The deputy called me the next day to tell me that he’d found the bay’s owners. He’d told me I was perhaps the fifth person to call about the bay. I felt better, knowing that I wasn’t the only person who’d noticed the bay’s plight, but I do know also, that I was the last. Within a day, the gelding was gone.
I don’t believe he went to a happier place. I think the owners, damn their eyes, had gotten tired of being badgered by the police and taken the horse elsewhere, where he is either starving to death in a backyard, or they dumped him somewhere in the forest. If they did so, I hope that they go to the special hell reserved for people who abuse, neglect, torture and torment the innocent, animal or human.
About a month ago, I noticed Jim had blanketed the buckskin, and was keeping him separated from the rest of the horses/mules.
Jim didn’t have much money, and he never blanketed the other animals. Something was wrong.
Over the last few weeks, I’ve seen the buckskin standing quietly. I understand horse as well as I understand English, and I knew the buckskin was NDR: Not Doing Right. His body language said something was wrong, but he wasn’t in pain.
I believe, just from the experience I had from my wonder horse, Jordan, that the buckskin had Cushing’s disease.
There is no cure for it. All you can do is keep the horse comfortable, clean and warm until he tells you It’s Time.
Today, I was coming home from running errands, and I saw the buckskin was down. He was lying flat-out, and not because he was sleeping.
By the time I managed to get my truck to a safe spot where I could stop, Jim was at the horse’s side. The buckskin had his head up and Jim appeared to by trying to push it back down, or perhaps he was merely petting the buckskin.
Either way, I knew it was the buckskin’s last day. His movements were weak, and slow. I could see Jim’s grief clearly. It surrounded him, like a mourning cloak.
Then I saw Dr. Mike coming. Behind him came Norm’s Brother, (I don’t know his name), driving his backhoe. Obviously, then, this was The Day, and Jim had arranged for everything: the gentle release Dr. Mike would give the buckskin, and the last resting place, dug by the Brother, undoubtedly on Jim’s property.
I didn’t intrude.
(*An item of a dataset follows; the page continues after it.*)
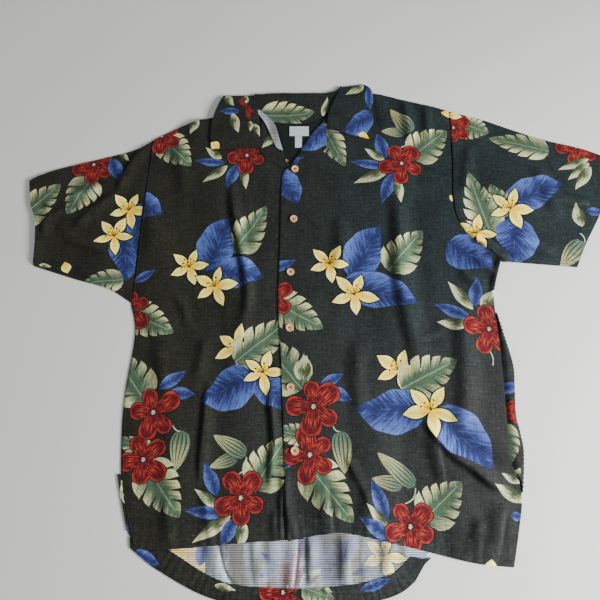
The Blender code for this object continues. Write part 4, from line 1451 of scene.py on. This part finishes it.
def make_lapel(name, node, rows, roll_at, inner_edge=None):
    """A lapel, rolled over at the neck; of one of them the pale inside of the roll shows too."""
    spans, base, _ = trace(node, 0.010, 40.0, 0.003)
    roll = nearest_span(spans, *roll_at)

    def height(places):
        return curled(places, base(places), [roll], 4.6 * MM, 4.0 * MM)

    outer = cut(closed(spans), draw_print(rows), 0.004, rows_along([roll]))
    parts = [(outer, on_top(height), False)]
    turned_back = 0.0
    if inner_edge:
        inner = closed([through(side, 0.003) for side in inner_edge])
        turned_back = abs(ring_area(inner))
        parts.append((cut(inner, [], 0.003), on_top(lambda p: 0 * p[:, 0] + INNER_LEVEL), True))
    printed_piece(name, node, parts, closed(spans), BOTH_FRONTS, turned_back=turned_back)
    return height


pale_edge = (((-0.0173, 0.2778), (-0.0240, 0.3017), (-0.0315, 0.3302), (-0.0445, 0.3477), (-0.0606, 0.3631)),
             ((-0.0606, 0.3631), (-0.0689, 0.3634)),
             ((-0.0689, 0.3634), (-0.0500, 0.3345), (-0.0365, 0.3015), (-0.0286, 0.2840), (-0.0173, 0.2778)))
height_lapel = make_lapel("lapel_right", "facing_right", LAPEL_RIGHT, (-0.018, 0.285), pale_edge)
make_lapel("lapel_left", "facing_left", LAPEL_LEFT, (0.017, 0.287))


# %% Plain pieces on the yoke
def label_finish():
    """A dense satin ribbon, finer and shinier than the shirt's cloth."""
    paint = Paint("label_ribbon")
    rows = paint.noise(paint.cloth_map("cloth"), (300.0, 2400.0, 1.0), 1.0)
    return paint.finish(Base_Color=paint.blend(rows, linear(172, 184, 194), linear(206, 214, 220)),
                        Roughness=0.5, Normal=paint.bump(rows, 0.1 * MM, 0.6), Sheen_Weight=0.1,
                        Specular_IOR_Level=0.4)


def plain_sheet(name, node, finish, slot, spacing, lift=0.0):
    """A sheet of one finish on both sides."""
    spans, base, _ = trace(node, 0.012, 40.0, 0.004)
    piece = lay(name, [(cut(closed(spans), [], spacing), on_top(lambda p: base(p) + lift), False)])
    piece.data.materials.clear()
    piece.data.materials.append(finish)
    thicken(piece, THIN, 0)
    hand_in(piece, slot, node, closed(spans), ["back_cloth"])


lining = cloth_finish(Paint("yoke_lining"), linear(20, 29, 27), 0.28)
plain_sheet("yoke_lining_sheet", "yoke_lining", lining, "yoke_lining_cloth", 0.008)
ribbon = label_finish()
plain_sheet("neck_label_ribbon", "neck_label", ribbon, "woven_label", 0.003, 0.4 * MM)
plain_sheet("size_label_ribbon", "size_label", ribbon, "woven_label", 0.003)

# %% [markdown]
# ## The rolled side
# By the wearer's left hip the back rolls round the side and shows its printed face up to the front's side
# seam. The strip is laid over the frame's own strip.

# %% Side roll
# Height up the side, how far out the roll reaches.
ROLL_OUTER = ((-0.304, 0.3478), (-0.277, 0.3512), (-0.241, 0.3549), (-0.214, 0.3525), (-0.188, 0.3492),
              (-0.150, 0.3517), (-0.116, 0.3541), (-0.087, 0.3502), (-0.058, 0.3446), (-0.022, 0.3380))
ROLL_RADIUS = 2.2 * MM
ROLL_BEND = 0.25
ROLL_FLOOR = 0.55 * MM
side_l = curls_l[0]
roll_line = through(ROLL_OUTER, 0.004)


def roll_gap(height):
    """How far the roll stands out from the front's side seam, and where that seam is."""
    up = np.argsort(side_l[:, 1])
    seam = np.interp(height, side_l[up, 1], side_l[up, 0]) + 0.4 * MM
    return np.maximum(np.interp(height, *roll_line.T) - seam, 2.0 * MM), seam


def roll_width(height):
    """How wide the strip is cut at each height up the side."""
    return roll_gap(height)[0] + (math.pi / 2 - 0.4) * ROLL_RADIUS


def on_roll(flat):
    """Bends the flat strip into a half round at its outer side: u runs across, v up the side."""
    gap, seam = roll_gap(flat[:, 1])
    radius = np.minimum(ROLL_RADIUS, gap * 0.45)
    part = flat[:, 0] / roll_width(flat[:, 1])
    angle = (np.clip(part / ROLL_BEND, 0, 1) - 0.5) * math.pi
    inward = np.clip((part - ROLL_BEND) / (1 - ROLL_BEND), 0, 1)
    x = seam + gap - radius + radius * np.cos(angle) - (gap - radius) * inward
    puff = 0.9 * MM * np.sin(math.pi * inward) * (1 + 0.6 * np.sin(flat[:, 1] * 210))
    z = ROLL_FLOOR + radius + radius * np.sin(angle) + puff
    z -= smooth_step(inward, 0.55, 1.0) * (2 * radius + ROLL_FLOOR - BACK_TOP)
    return np.column_stack((x, flat[:, 1], z))


roll_rise = np.linspace(ROLL_OUTER[0][0], ROLL_OUTER[-1][0], 60)
roll_ring = np.vstack((np.column_stack((roll_width(roll_rise), roll_rise)),
                       np.column_stack((0 * roll_rise, roll_rise))[::-1]))
roll_part = cut(roll_ring, draw_print(SIDE_ROLL), 0.0035)
printed_piece("side_roll_cloth", "back_side_roll", [(roll_part, on_roll, True)], roll_ring, ["back_cloth"],
              wall=(THIN,), held="folded")

# %% [markdown]
# ## Stitches
# Every seam on show is sewn with dark thread. A stitch is a short grain of thread, half sunk in
# the cloth, and all the stitches are one mesh.

# %% Sew
STITCH = 2.3 * MM
STITCH_PITCH = 3.3 * MM
STITCH_RADIUS = 0.26 * MM


def stitch_row(line, height):
    """The points and faces of one row of stitches along a line on a surface."""
    fine = through(line[::3], STITCH_PITCH / 2)
    centres = fine[2:-2:2]
    ways = direction(fine)[2:-2:2]
    z = height(centres) + 0.05 * MM
    points = []
    faces = []
    for (x, y), (dx, dy), level in zip(centres, ways, z):
        start = len(points)
        points.append((x - dx * STITCH / 2, y - dy * STITCH / 2, level - STITCH_RADIUS))
        for end in (-0.28, 0.28):
            for side, up in ((-1, 0), (0, -1), (1, 0), (0, 1)):
                points.append((x + dx * STITCH * end - dy * STITCH_RADIUS * side,
                               y + dy * STITCH * end + dx * STITCH_RADIUS * side, level + STITCH_RADIUS * up))
        points.append((x + dx * STITCH / 2, y + dy * STITCH / 2, level - STITCH_RADIUS))
        for k in range(4):
            n = (k + 1) % 4
            faces += [(start, start + 1 + n, start + 1 + k),
                      (start + 1 + k, start + 1 + n, start + 5 + n, start + 5 + k),
                      (start + 9, start + 5 + k, start + 5 + n)]
    return points, faces


def sew(name, rows):
    points = []
    faces = []
    for line, height in rows:
        more, cells = stitch_row(line, height)
        faces += [tuple(k + len(points) for k in cell) for cell in cells]
        points += more
    mesh = bpy.data.meshes.new(name)
    mesh.from_pydata(points, [], faces)
    reworked(mesh, lambda m: bmesh.ops.recalc_face_normals(m, faces=m.faces))
    mesh.shade_smooth()
    paint = Paint(name)
    twist = paint.noise(paint.own_place(), (1500.0, 1500.0, 1500.0), 1.0)
    mesh.materials.append(paint.finish(Base_Color=paint.blend(twist, linear(22, 26, 27), linear(66, 72, 72)),
                                       Roughness=0.5, Sheen_Weight=0.1))
    thread = new_object(name, mesh)
    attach(thread, "root")
    print(name, len(faces), "faces")


sew("seam_thread", [
    (stitch_r, height_r), (stitch_l, height_over_placket),
    (placket_stitch, height_over_placket),
    (cuff_stitch_r, height_sr), (cuff_stitch_l, height_sl),
    (shifted(arm_l, 0.004), height_l), (shifted(arm_l, 0.010), height_l),
    (shifted(seams_r[0], 0.004), height_r),
    (shifted(curls_l[0], 0.006), height_l),
])

# %% [markdown]
# ## Buttons
# Six round wooden buttons with a dished middle and four holes, sewn on with a cross of thread, and one
# small gilt button that keeps the collar. One is modelled and copied: a drum, its top inset
# and sunk, its edges rounded, its holes drilled.

# %% Model one button
def cylinder(corners, radius, depth, x, y, z, **turned):
    """A cylinder about a point, the only thing selected."""
    bpy.ops.object.select_all(action="DESELECT")
    bpy.ops.mesh.primitive_cylinder_add(vertices=corners, radius=radius, depth=depth, location=(x, y, z),
                                        **turned)
    return bpy.context.object


def turn_button(name, radius, depth, hole, place):
    """A four-hole button at a place; its underside is at the place's height."""
    made = cylinder(40, radius, depth, place[0], place[1], place[2] + depth / 2)
    made.name = name
    bpy.ops.object.transform_apply(location=True, rotation=False, scale=False)
    bpy.ops.object.mode_set(mode="EDIT")
    bpy.ops.mesh.select_mode(type="FACE")
    bpy.ops.mesh.select_all(action="DESELECT")
    cage = bmesh.from_edit_mesh(made.data)
    for face in cage.faces:
        face.select_set(face.normal.z > 0.9)
    bmesh.update_edit_mesh(made.data)
    bpy.ops.mesh.inset(thickness=0.26 * radius)
    bpy.ops.mesh.inset(thickness=0.12 * radius, depth=-0.26 * depth)
    bpy.ops.mesh.inset(thickness=0.16 * radius, depth=-0.06 * depth)
    bpy.ops.object.mode_set(mode="OBJECT")
    round_off = made.modifiers.new("rounded", "BEVEL")
    round_off.width = 0.16 * depth
    round_off.segments = 3
    round_off.limit_method = "ANGLE"
    round_off.angle_limit = math.radians(40)
    only(made)
    bpy.ops.object.modifier_apply(modifier=round_off.name)
    for number in range(4):
        angle = math.radians(45 + 90 * number)
        drill = cylinder(14, hole, 3 * depth, place[0] + 0.27 * radius * math.cos(angle),
                         place[1] + 0.27 * radius * math.sin(angle), place[2] + depth / 2)
        only(made)
        bore = made.modifiers.new("hole", "BOOLEAN")
        bore.operation = "DIFFERENCE"
        bore.object = drill
        bpy.ops.object.modifier_apply(modifier=bore.name)
        bpy.data.objects.remove(drill)
    only(made)
    bpy.ops.object.shade_smooth_by_angle(angle=math.radians(35))
    return made


def thread_cross(name, radius, depth, place):
    """Two strands of thread that cross between the four holes."""
    strands = []
    for turn in (45, 135):
        strand = cylinder(10, 0.075 * radius, 0.62 * radius, place[0], place[1], place[2] + 0.76 * depth,
                          rotation=(math.radians(90), 0.0, math.radians(turn)))
        bpy.ops.object.mode_set(mode="EDIT")
        bpy.ops.mesh.select_all(action="SELECT")
        bpy.ops.mesh.subdivide(number_cuts=2)
        bpy.ops.mesh.bevel(offset=0.02 * radius, segments=2)
        bpy.ops.object.mode_set(mode="OBJECT")
        bpy.ops.object.transform_apply(location=True, rotation=True, scale=True)
        strands.append(strand)
    bpy.ops.object.select_all(action="DESELECT")
    for strand in strands:
        strand.select_set(True)
    bpy.context.view_layer.objects.active = strands[0]
    bpy.ops.object.join()
    bpy.ops.object.shade_smooth_by_angle(angle=math.radians(40))
    cross = bpy.context.object
    cross.name = name
    return cross


# %% Wood, gilt and thread
def wood_finish():
    """Pale wood with fine curved grain and soft darker patches."""
    paint = Paint("button_wood_finish")
    place = paint.own_place()
    grain = paint.noise(place, (260.0, 1500.0, 400.0), 3.0)
    soft = paint.noise(place, (90.0, 120.0, 90.0))
    colour = paint.blend(paint.ramp(grain, 0.35, 0.68), linear(232, 196, 142), linear(198, 150, 96))
    colour = paint.blend(paint.ramp(soft, 0.45, 0.75) * 0.4, colour, linear(150, 96, 54))
    return paint.finish(Base_Color=colour, Roughness=grain * 0.15 + 0.34,
                        Normal=paint.bump(grain, 0.06 * MM, 0.5))


def gilt_finish():
    paint = Paint("collar_button_gilt")
    wear = paint.noise(paint.own_place(), (700.0, 700.0, 700.0), 3.0)
    colour = paint.blend(paint.ramp(wear, 0.4, 0.7), linear(212, 172, 92), linear(158, 116, 58))
    return paint.finish(Base_Color=colour, Roughness=wear * 0.25 + 0.18, Metallic=1.0)


def thread_finish():
    paint = Paint("button_thread")
    twist = paint.noise(paint.own_place(), (2200.0, 2200.0, 2200.0), 1.0)
    colour = paint.blend(twist, linear(140, 98, 62), linear(176, 132, 90))
    return paint.finish(Base_Color=colour, Roughness=0.6)


# %% Place the buttons
wood, gilt, strand_finish = wood_finish(), gilt_finish(), thread_finish()


def button_seat(node, height):
    """A button's middle, radius and depth in the frame, and the level of the cloth that it sits on."""
    low, high = (Vector(corner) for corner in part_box(node))
    middle = (low + high) / 2
    radius = (high.x - low.x) / 2
    around = np.array([(middle.x + radius * math.cos(a), middle.y + radius * math.sin(a))
                       for a in np.linspace(0, 6, 12)])
    seat = max(float(height(around).max()) + 0.15 * MM, low.z - 0.6 * MM)
    return middle, radius, high.z - low.z, seat


def copy_to(source, name, shift):
    """A copy with its own mesh, whose place is in the mesh."""
    made = source.copy()
    made.data = source.data.copy()
    made.name = name
    made.data.transform(Matrix.Translation(shift))
    bpy.context.scene.collection.objects.link(made)
    return made


def sewn_button(node, height, name, thread_name, hole, finish):
    """A button and its thread, at the place that the frame has for it."""
    middle, radius, depth, seat = button_seat(node, height)
    place = (middle.x, middle.y, seat)
    button = turn_button(name, radius, depth, hole, place)
    button.data.materials.append(finish)
    cross = thread_cross(thread_name, radius, depth, place)
    cross.data.materials.append(strand_finish)
    return button, cross, node, place


pattern, cross, _, first = sewn_button("button_1", height_over_placket, "wood_button_1", "button_thread_1",
                                       0.9 * MM, wood)
buttons = [(pattern, cross, "button_1")]
for number in range(2, 7):
    middle, _, _, seat = button_seat(f"button_{number}", height_over_placket)
    shift = Vector((middle.x, middle.y, seat)) - Vector(first)
    buttons.append((copy_to(pattern, f"wood_button_{number}", shift),
                    copy_to(cross, f"button_thread_{number}", shift), f"button_{number}"))
buttons.append(sewn_button("collar_button", height_lapel, "gilt_button", "gilt_button_thread",
                           0.4 * MM, gilt)[:3])
for button, thread, node in buttons:
    slot = "collar_button_brass" if node == "collar_button" else "button_wood"
    for piece in (button, thread):
        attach(piece, "root")
    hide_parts(node)
    print(button.name, "at", tuple(round(c, 4) for c in button.data.vertices[0].co))

# %% Floor finish and closing
ground = Paint("studio_floor")
cast = ground.noise(ground.own_place(), (3.0, 3.0, 3.0))
floor.data.materials.append(ground.finish(
    Base_Color=ground.blend(cast, (0.72, 0.72, 0.71), (0.76, 0.76, 0.755)), Roughness=0.85))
There was nothing I could do, and sometimes, when you lose a family member, you don’t want strangers there to witness your pain.
Today, a horse died.
Whatever his story was, though, his last days were peaceful ones. Jim has no wife, no family, not even a dog…but he has his boys. The buckskin spent his last days among friends, with a blanket to keep him warm, and plenty of hay, should he want it.
Jim made it so for the buckskin.
It’s never a happy day when a horse dies. But at least we can make their passing a gentle one.